• Exercise goal: Restate, exactly and only, the lines from the first through the line containing "return setInputs(tree, node, values)".

• Information shown:

-*-

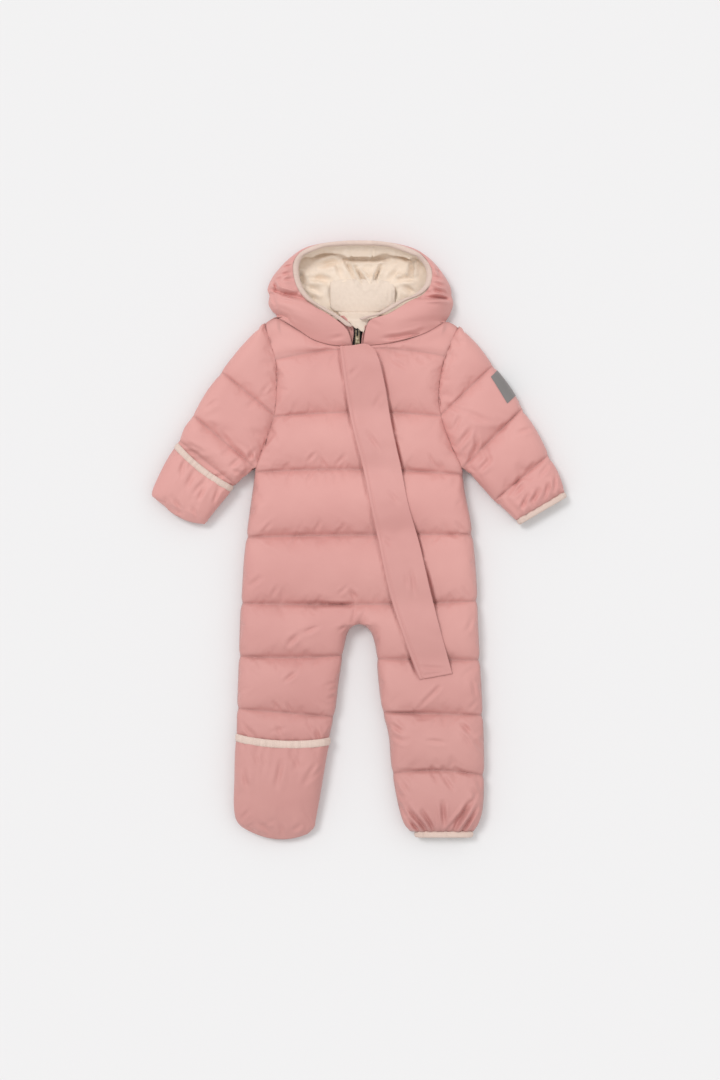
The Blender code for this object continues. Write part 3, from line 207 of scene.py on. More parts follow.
def setInputs(tree, node, values):
    # an input takes a number, a colour or the output that it is linked from
    for label, value in values.items():
        if isinstance(value, bpy.types.NodeSocket):
            tree.links.new(value, node.inputs[label])
        else:
            node.inputs[label].default_value = value
    return node


def newNode(tree, kind, values, **settings):
    node = tree.nodes.new("ShaderNode" + kind)
    for key, value in settings.items():
        setattr(node, key, value)
    return setInputs(tree, node, values)


def newGroup(name, inputs):
    # a group that gives a height for bumps and a tone for colours
    group = bpy.data.node_groups.new(name, "ShaderNodeTree")
    for label, kind, value in inputs:
        socket = group.interface.new_socket(label, in_out="INPUT", socket_type=kind)
        if value is not None:
            socket.default_value = value
    for label in ("Height", "Tone"):
        group.interface.new_socket(label, in_out="OUTPUT", socket_type="NodeSocketFloat")
    start, end = group.nodes.new("NodeGroupInput"), group.nodes.new("NodeGroupOutput")
    return group, start.outputs, end


def mathNode(tree, operation, *values):
    return newNode(tree, "Math", dict(enumerate(values)), operation=operation).outputs[0]


def objectPoint(tree):
    return newNode(tree, "TexCoord", {}).outputs["Object"]


def noiseNode(tree, point, scale, detail, roughness=0.5, **settings):
    values = {"Vector": point, "Scale": scale, "Detail": detail, "Roughness": roughness}
    return newNode(tree, "TexNoise", values, **settings).outputs


def makeWeave():
    # plain weave over a UV map in metres: height of the threads and a thread-by-thread tone
    group, start, end = newGroup("plainWeave", [("UV", "NodeSocketVector", None),
                                                ("Pitch", "NodeSocketFloat", 0.0004)])
    split = newNode(group, "SeparateXYZ", {0: start["UV"]})
    waves = []
    for axis in (0, 1):
        turns = mathNode(group, "DIVIDE", split.outputs[axis], start["Pitch"])
        waves.append(mathNode(group, "SINE", mathNode(group, "MULTIPLY", turns, math.pi)))
    stretch = newNode(group, "VectorMath", {0: start["UV"], 1: (60.0, 1400.0, 1.0)}, operation="MULTIPLY")
    streak = noiseNode(group, stretch.outputs[0], 1.0, 2.0)
    height = mathNode(group, "ABSOLUTE", mathNode(group, "MULTIPLY", *waves))
    setInputs(group, end, {"Height": height, "Tone": streak[0]})
    return group


def makeCrumple():
    # fine creases of a light shell cloth, and its soft change of tone
    group, start, end = newGroup("crumple", [("Scale", "NodeSocketFloat", 30.0),
                                             ("Amount", "NodeSocketFloat", 1.0)])
    point = objectPoint(group)
    bend = noiseNode(group, point, 14.0, 2.0)["Color"]
    shift = newNode(group, "VectorMath", {0: bend, 1: (0.03, 0.03, 0.03), 2: point}, operation="MULTIPLY_ADD")
    folds = noiseNode(group, shift.outputs[0], start["Scale"], 3.0, 0.45, noise_type="RIDGED_MULTIFRACTAL")
    cloud = noiseNode(group, point, 9.0, 3.0)
    setInputs(group, end, {"Height": mathNode(group, "MULTIPLY", folds[0], start["Amount"]), "Tone": cloud[0]})
    return group


weaveGroup = makeWeave()
crumpleGroup = makeCrumple()


def tone(tree, factor, dark, light, low=0.3, high=0.7):
    ramp = newNode(tree, "ValToRGB", {0: factor})
    for element, position, colour in zip(ramp.color_ramp.elements, (low, high), (dark, light)):
        element.position, element.color = position, (*colour, 1.0)
    return ramp.outputs[0]


def bump(tree, height, distance, strength=1.0, below=None):
    values = {"Distance": distance, "Strength": strength, "Height": height}
    if below is not None:
        values["Normal"] = below
    return newNode(tree, "Bump", values).outputs[0]


def newFinish(name, roughness, metallic=0.0, sheen=0.0, sheenTint=None, specular=0.5):
    finish = bpy.data.materials.new(name)
    finish.use_nodes = True
    tree = finish.node_tree
    shader = tree.nodes["Principled BSDF"]
    setInputs(tree, shader, {"Roughness": roughness, "Metallic": metallic, "Specular IOR Level": specular,
                             "Sheen Weight": sheen, "Sheen Roughness": 0.4})
    if sheenTint:
        shader.inputs["Sheen Tint"].default_value = (*sheenTint, 1.0)
    return finish, tree, shader


def weaveNode(tree, pitch):
    uv = newNode(tree, "UVMap", {}, uv_map="weave")
    return newNode(tree, "Group", {"UV": uv.outputs[0], "Pitch": pitch}, node_tree=weaveGroup).outputs


def makeShellFinish(name, dark, light, crease, weavePitch=0.0004):
    # light woven shell cloth: threads, fine creases and a low satin gloss
    finish, tree, shader = newFinish(name, 0.56, sheen=0.25, sheenTint=(1.0, 0.86, 0.84), specular=0.32)
    weave = weaveNode(tree, weavePitch)
    folds = newNode(tree, "Group", {"Scale": 26.0, "Amount": 1.0}, node_tree=crumpleGroup).outputs
    # painted shade: the colour darkens from the chest to the legs, standing in for light that falls off towards
    # the bottom
    split = newNode(tree, "SeparateXYZ", {0: objectPoint(tree)})
    paintedFalloff = newNode(tree, "MapRange", {"Value": split.outputs[1], "From Min": -0.33, "From Max": 0.06,
                                       "To Min": 0.86, "To Max": 1.0})
    # painted shade: what is sewn down is darkened, standing in for the shade in the quilting lines' creases
    seam = newNode(tree, "Attribute", {}, attribute_name="sewn")
    line = mathNode(tree, "MULTIPLY_ADD", mathNode(tree, "POWER", seam.outputs["Fac"], 2.5), -0.18, 1.0)
    toneWithPaintedShade = newNode(tree, "VectorMath", {0: tone(tree, folds["Tone"], dark, light),
                                          "Scale": mathNode(tree, "MULTIPLY", paintedFalloff.outputs[0], line)},
                     operation="SCALE")
    creased = bump(tree, folds["Height"], crease)
    setInputs(tree, shader, {"Base Color": toneWithPaintedShade.outputs[0],
                             "Normal": bump(tree, weave["Height"], 0.00006, 0.5, creased),
                             "Roughness": mathNode(tree, "MULTIPLY_ADD", weave["Tone"], 0.16, 0.48)})
    return finish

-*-

• Right answer:
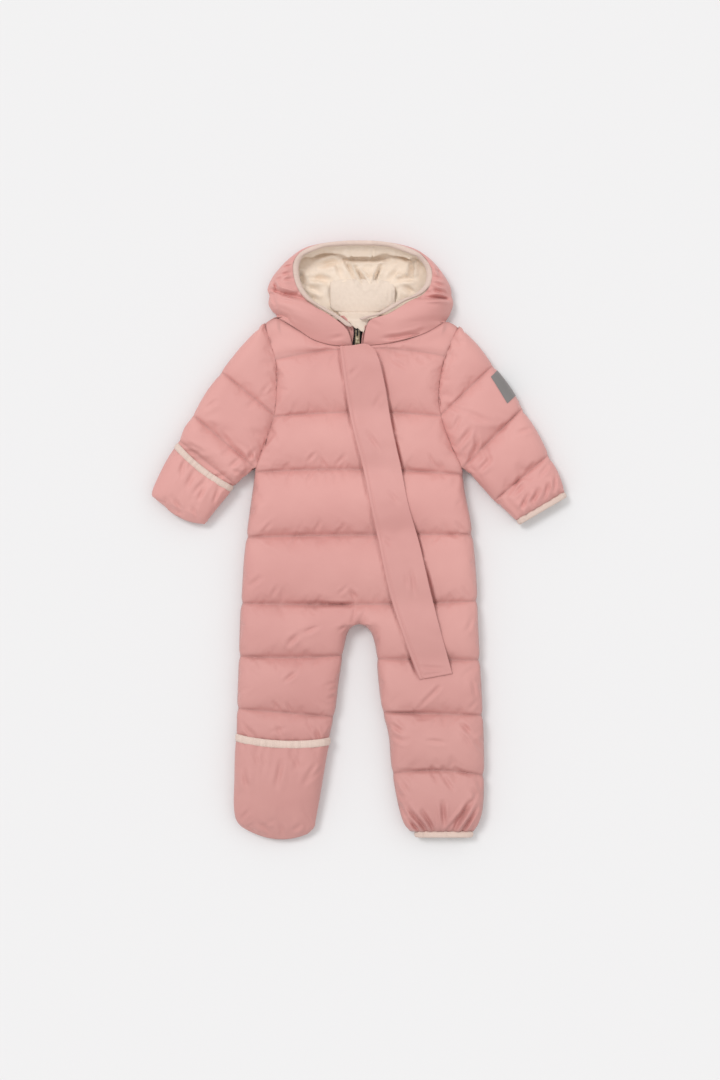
The Blender code for this object continues. Write part 3, from line 207 of scene.py on. More parts follow.
def setInputs(tree, node, values):
    # an input takes a number, a colour or the output that it is linked from
    for label, value in values.items():
        if isinstance(value, bpy.types.NodeSocket):
            tree.links.new(value, node.inputs[label])
        else:
            node.inputs[label].default_value = value
    return node


def newNode(tree, kind, values, **settings):
    node = tree.nodes.new("ShaderNode" + kind)
    for key, value in settings.items():
        setattr(node, key, value)
    return setInputs(tree, node, values)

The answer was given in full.